Portal Berita Online YPTA 1945 Surabaya
Indonesia akan segera memasuki suatu era yang belum pernah dialami sejak kemerdekaan 72 tahun yang lalu yaitu era bonus demografi. Menurut Ketua Program Studi Teknologi Industri Pertanian Politeknik 17 Agustus 1945 Surabaya Ir.Richardus Widodo, MM, era bonus demografi ditandai dengan jumlah penduduk usia produktif lebih banyak dibandingkan dengan penduduk usia tidak produktif.
Menurut BKKBN (Badan Kependudukan dan Keluarga Berencana Nasional) bonus demografi adalah suatu periode terjadinya ledakan penduduk usia produktif dimana jumlah penduduk usia 15-64 tahun mencapai 70%, sedangkan sisanya sebanyak 30% merupakan penduduk yang tidak produktif (usia 14 tahun ke bawah dan usia di atas 65 tahun). Era tersebut diprediksi mulai berlangsung sekitar tahun 2020 dan mencapai puncaknya pada tahun 2030. Sedangkan menurut data Badan Pusat Statistk (BPS) juga menunjukkan dependency ratio di Indonesia sebesar 50,5 pada tahun 2010, artinya setiap 100 orang usia produktif menanggung sekitar 50,5 orang tidak produktif.

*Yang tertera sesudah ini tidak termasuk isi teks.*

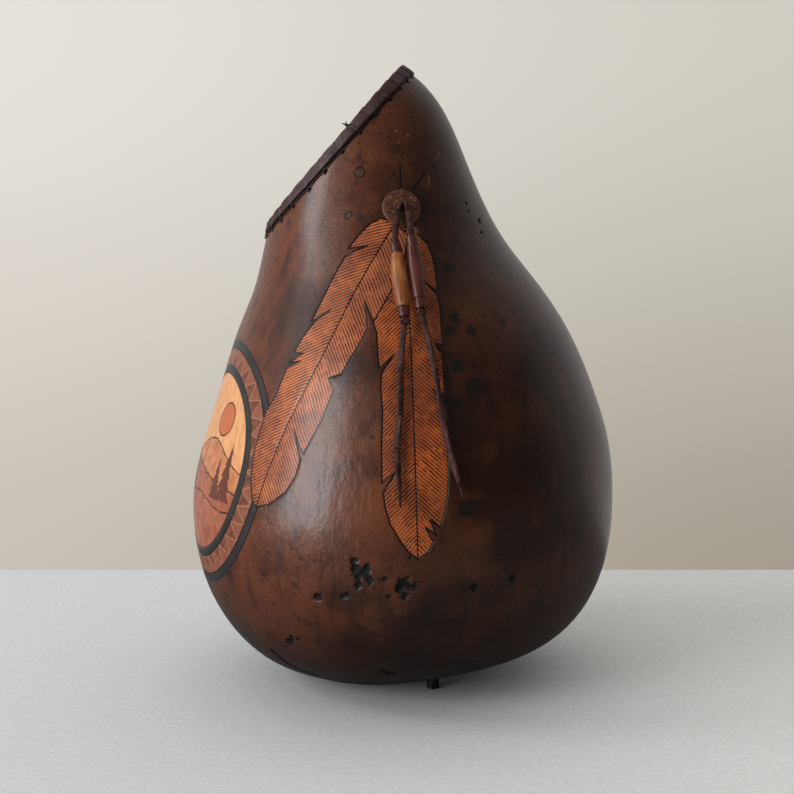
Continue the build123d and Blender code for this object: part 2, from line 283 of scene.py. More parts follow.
# Pits in the shell: a place on the skin, a radius and a depth. The stitch holes follow them, and are painted
# near black like the pits, as painted shade inside the drilled holes.
pits = [
    ((-23.3, -109.2, 86.1), 1.6, 1.2), ((-22.6, -109.0, 82.2), 2.2, 1.6),
    ((-21.3, -108.7, 78.2), 1.7, 1.3), ((-21.3, -108.5, 74.1), 1.4, 1.2),
    ((-19.3, -109.4, 80.2), 1.6, 1.3), ((-17.1, -110.1, 82.1), 1.8, 1.3),
    ((-15.9, -109.8, 76.9), 1.6, 1.2), ((-11.4, -110.4, 77.4), 0.6, 0.6),
    ((-8.8, -110.6, 77.5), 0.8, 0.8), ((-40.7, -101.5, 66.4), 1.9, 1.6),
    ((-28.0, -106.1, 68.6), 1.5, 1.2), ((-26.6, -106.5, 69.4), 1.2, 1.0),
    ((-0.3, -110.6, 76.6), 2.2, 1.6), ((-1.6, -110.4, 73.2), 2.4, 1.8),
    ((1.8, -110.5, 74.4), 1.8, 1.5), ((4.5, -110.4, 74.1), 1.6, 1.2),
    ((0.8, -109.8, 69.7), 1.5, 1.4), ((-7.0, -109.5, 69.1), 1.0, 0.9),
    ((-55.1, -82.8, 39.2), 1.9, 1.5), ((-56.3, -81.4, 36.8), 1.2, 1.2),
    ((-54.0, -84.4, 41.8), 1.3, 1.2), ((-51.4, -86.7, 41.7), 1.0, 0.9),
    ((-7.0, -86.3, 24.1), 1.8, 1.4), ((-4.8, -86.2, 24.1), 1.3, 1.1),
    ((2.6, -111.6, 88.1), 0.9, 0.7), ((32.9, -105.1, 72.6), 1.5, 0.7),
    ((50.7, -98.1, 75.0), 1.4, 0.6), ((31.4, -32.8, 249.3), 0.9, 0.7),
    ((32.2, -35.0, 245.0), 0.7, 0.6), ((38.1, -30.7, 240.4), 1.2, 0.9),
    ((39.0, -34.8, 234.8), 0.8, 0.7),
]
for stitch in range(stitch_count):
    hole = rim_point(stitch_first + stitch_step * stitch, hole_middle, edge_up, gourd_radius)
    pits.append((tuple(hole), 0.75, 0.9))
crack = [
    (-65.7, -65.6, 29.1), (-61.0, -63.6, 24.2), (-56.4, -61.6, 19.7), (-49.4, -61.8, 16.6),
    (-43.8, -63.7, 15.7),
]


def pitted(points):
    """How deep each point lies in a pit or the crack, from 0 at its edge, and its share of the whole."""
    ragged = np.array([noise.noise(Vector(point) * 0.45) for point in points])
    depth, share = np.zeros(len(points)), np.zeros(len(points))
    for place, radius, deep in pits:
        away = np.linalg.norm(points - np.array(place), axis=1) * (1 + 0.8 * ragged)
        filled = np.clip(1.25 - away / (radius * 1.1), 0, 1)
        depth = np.maximum(depth, 0.7 * deep * filled**0.7)
        share = np.maximum(share, filled)
    for start, end in zip(crack, crack[1:]):
        start, run = np.array(start), np.array(end) - np.array(start)
        along = np.clip((points - start) @ run / (run @ run), 0, 1)
        away = np.linalg.norm(points - start - along[:, None] * run, axis=1) * (1 + 0.5 * ragged)
        filled = np.clip(1.3 - away / 1.25, 0, 1)
        depth = np.maximum(depth, 1.1 * filled)
        share = np.maximum(share, filled)
    return depth, share


def worked(middles):
    """Which face middles lie where the skin is carved, drilled or pitted."""
    feathers = np.maximum(first_feather.inside(middles), second_feather.inside(middles)) > -4.5
    medallion = np.linalg.norm(middles - medallion_middle, axis=1) < 67
    holes = np.abs((middles - np.array(hole_middle)) @ np.array(edge_up)) < 2.6
    spots = np.array([place for place, _, _ in pits] + crack)
    pitted_skin = np.linalg.norm(middles[:, None] - spots[None], axis=2).min(axis=1) < 4.8
    return feathers | medallion | holes | pitted_skin


# The outer skin, finer where it is worked, and the hollow, joined over the sawn edge.
gourd_shape = turned(up_the_side(gourd_radius, 4, 321, 4.4), 150)
leaned_and_sawn(gourd_shape)
finer(gourd_shape, worked, 5)

hollow_shape = turned(up_the_side(hollow_radius, 10, 314, 6), 72)
leaned_and_sawn(hollow_shape)
for face in hollow_shape.faces:
    face.material_index = 1
gourd_shape = joined([gourd_shape, hollow_shape])
lips = [edge for edge in gourd_shape.edges if edge.is_boundary]
sawn_edge = bmesh.ops.bridge_loops(gourd_shape, edges=lips)
for face in sawn_edge["faces"]:
    face.material_index = 1
bmesh.ops.recalc_face_normals(gourd_shape, faces=gourd_shape.faces)
gourd = made("gourd", gourd_shape)

# The skin's points are put back on the smooth form, then pressed in by what is carved there.
coordinates = np.empty(len(gourd.data.vertices) * 3)
gourd.data.vertices.foreach_get("co", coordinates)
points = coordinates.reshape(-1, 3) * 1000
sideways = np.hypot(points[:, 0] - gourd_lean(points[:, 2]), points[:, 1])
skin = (sideways > gourd_radius(points[:, 2]) - 2.5) & (points[:, 2] > 4.5)
points = points[skin]
heights = points[:, 2]
round_x, round_y = points[:, 0] - gourd_lean(heights), points[:, 1]
sideways = np.hypot(round_x, round_y)
round_x, round_y = round_x / sideways, round_y / sideways
widening = (gourd_radius(heights + 0.2) - gourd_radius(heights - 0.2)) / 0.4
leaning = (gourd_lean(heights + 0.2) - gourd_lean(heights - 0.2)) / 0.4
outward = np.stack([round_x, round_y, -widening - leaning * round_x], axis=1)
outward /= np.linalg.norm(outward, axis=1)[:, None]
points[:, 0] = gourd_lean(heights) + gourd_radius(heights) * round_x
points[:, 1] = gourd_radius(heights) * round_y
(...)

“Berdasarkan data BPS dependency ratio tersebut diperkirakan bakal terus menurun hingga 46,9 pada tahun 2030, maka dari periode 2010-2030 dinilai menjadi momen penting untuk melesatkan pertumbuhan ekonomi Indonesia. Indonesia mempunyai potensi untuk memanfaatkan bonus demografi baik secara nasional maupun regional. Penduduk usia produktif Indonesia menyumbang hampir 39% dari total penduduk usia produktif di ASEAN,” kata Richardus kepada warta17agustus.com, Selasa (2/1/2018).
Menurut dia, tingginya jumlah dan proporsi penduduk usia kerja Indonesia selain meningkatkan angkatan kerja dalam negeri juga membuka peluang untuk mengisi kebutuhan tenaga bagi negara-negara yang proporsi penduduk usia kerjanya menurun seperti Singapura, Korea, Taiwan, Jepang dan Australia.
“Bonus demografi harus diupayakan sekuat tenaga dan diarahkan dengan kebijakan yang tepat, seperti menyiapkan kualitas sumber daya manusia yang akan masuk ke dunia kerja, menyiapkan keterampilan, dan kompetensi tenaga kerja serta kebijakan ekonomi dalam menciptakan lapangan kerja, flesibilitas pasar tenaga kerja, keterbukaan perdagangan dan menggenjot dana masyarakat dari tabungan serta dukungan infrastruktur logistik,” ujar Richardus.
Persaingan global, kata dia, juga akan terus meningkatkan persyaratan bagi calon tenaga siap pakai. Tenaga-tenaga terampil dari luar negeri, khususnya dari wilayah ASEAN sendiri akan membanjiri pasar tenaga kerja Indonesia, jika Indonesia tidak siap menghadapi tren global ini. Selain itu, pendirian dan pembangunan sekolah vokasi merupakan langkah penting pihak swasta yang harus diapresiasi oleh pemerintah.
“Mari kita songsong bonus demografi dengan meningkatkan skill dan attitude calon tenaga kerja kita dengan studi di sekolah-sekolah vokasi atau Politeknik,” tutupnya.